Well I have now come back home after about 2 months of being at Ryan's house...I really do wish I could just live there but Ryan says he still prefers some privacy. I understand that but maybe in another 6 months to a year he might ask me to come live with him since I feel much more comfortable being there than at home with my parents. I now feel cramped and less like me when I am home... So yeah I'm home and Ryan is off on vacation...I wish I could go on a vacation...I wish I had a job to go on vacation from. Actually, I'm just wishing to do something...and when I'm home my feeling of complete free fall increases 100 fold.
However, there is good stuff...tomorrow I will be going to the gym, cleaning the car, and applying for a few jobs here and there...
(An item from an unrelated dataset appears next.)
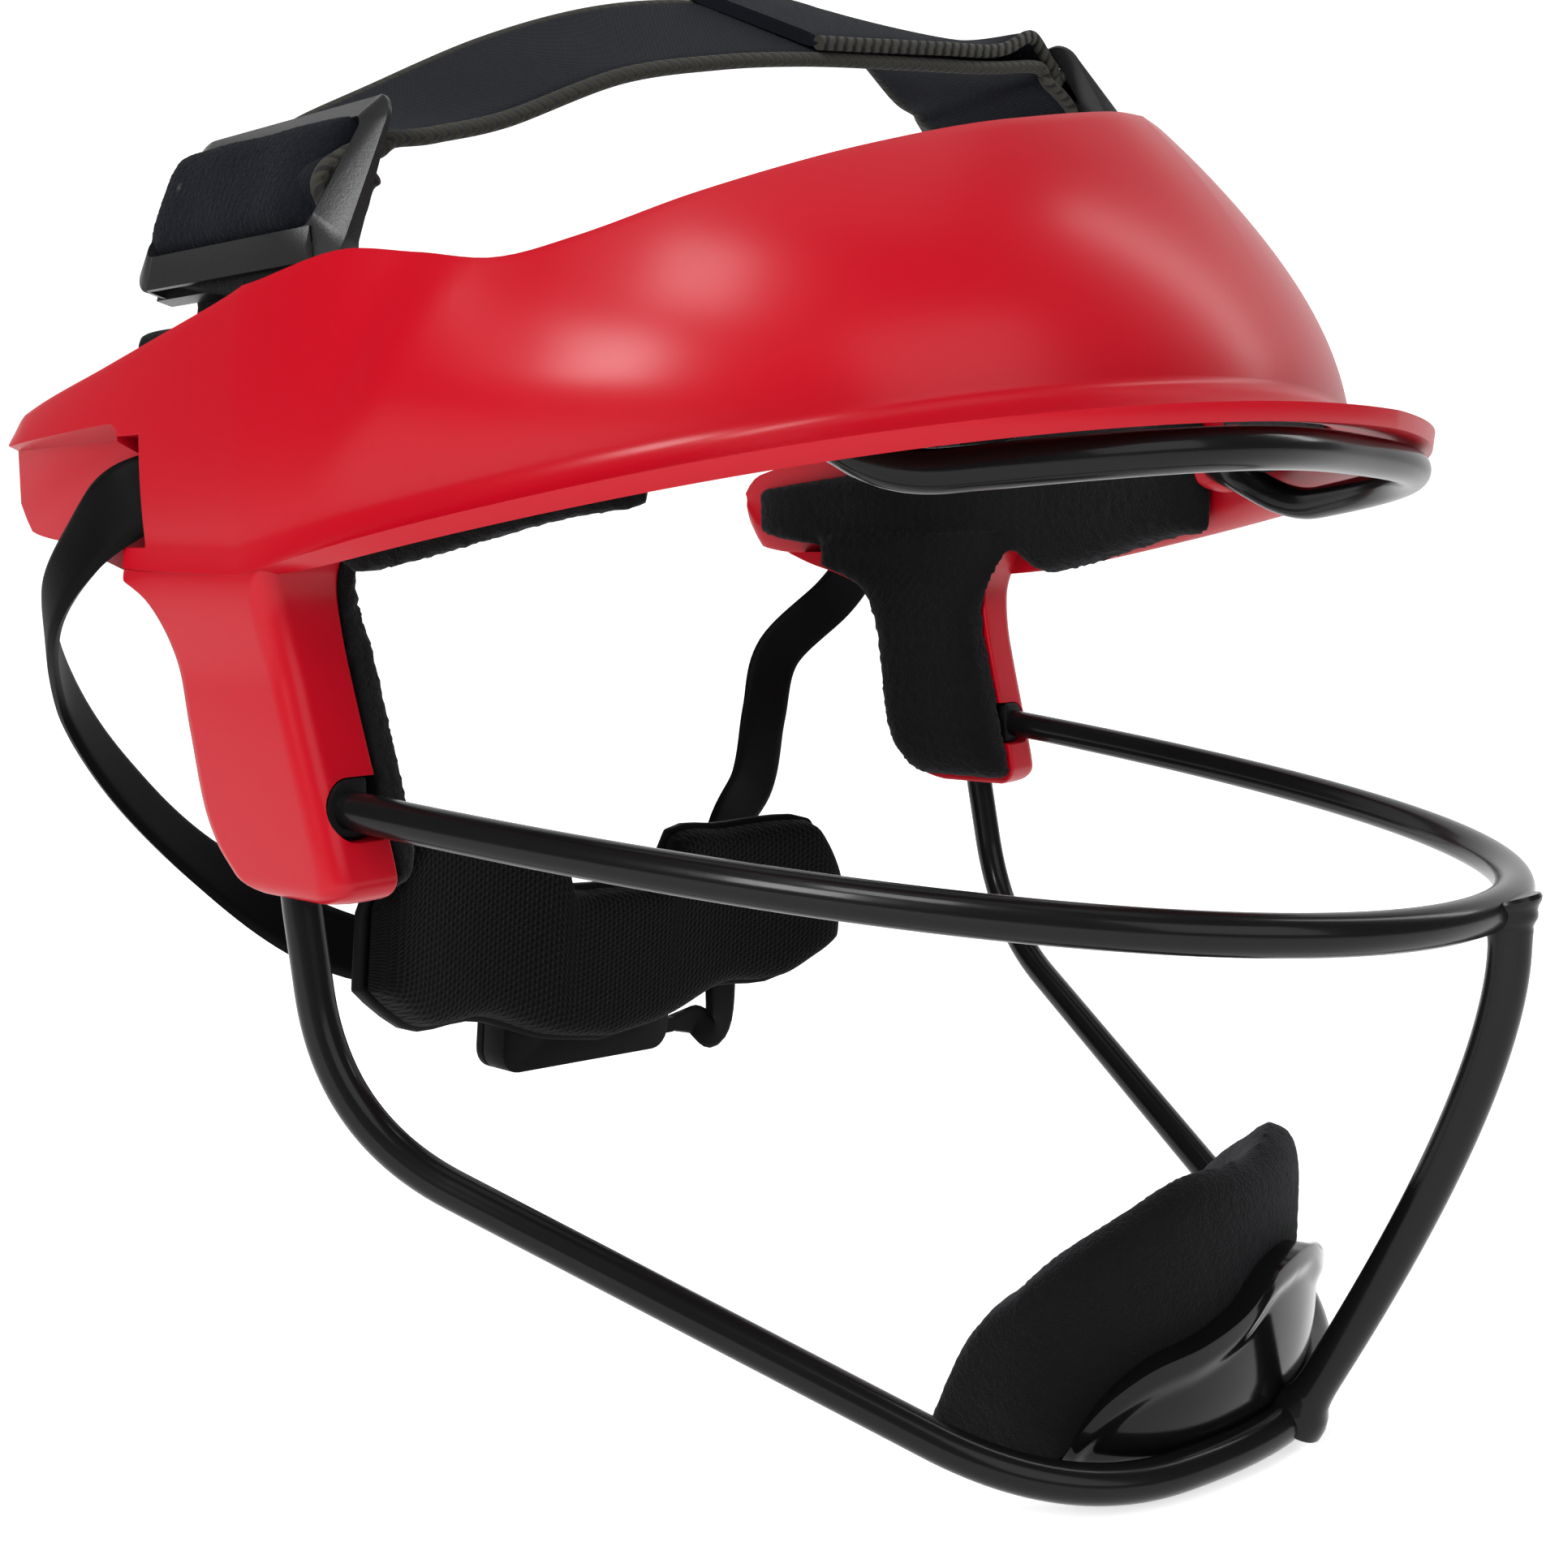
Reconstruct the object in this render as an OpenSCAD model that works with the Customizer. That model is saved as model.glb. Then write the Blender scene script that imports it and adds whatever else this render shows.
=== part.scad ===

Back to moping though...I miss Ryan...he's only been gone for a little while but I'm used to him being around at this time and going to sleep with him...I even told him I was used to sleeping beside him and I sleep better when he's around. It'd be nice that when he gets back from his golf trip that maybe he gets me a souvineir or just does something nice for me...lately, I've felt a little under appreciated. It's only because for the last month any long time moments he's been able to have with me were interupted by 'guys night out' events like poker, or golf or going out partying...I haven't spent a day with him doing anything other than sitting on the couch and so I guess I feel jelous that he has so much to do all the time with everyone else...and I don't want to complain but I would just like a night of him to myself doing something that's interesting to both of us and we enjoy it...he doesn't enjoy going to movies and I'm starting not to either. Our last day together before he left for his trip was going to the mall and buying him new shirts...wtf? I'm jelous of his friends because they get to spend a whole 4 days with him golfing, playing tennis, swimming...and I've wanted to go camping with him for weeks...I'm jelous because I want that kind of time...I want a trip or special day with him and I never get it...
If anyone has any suggestions of what he and I could do together I'd love to hear it.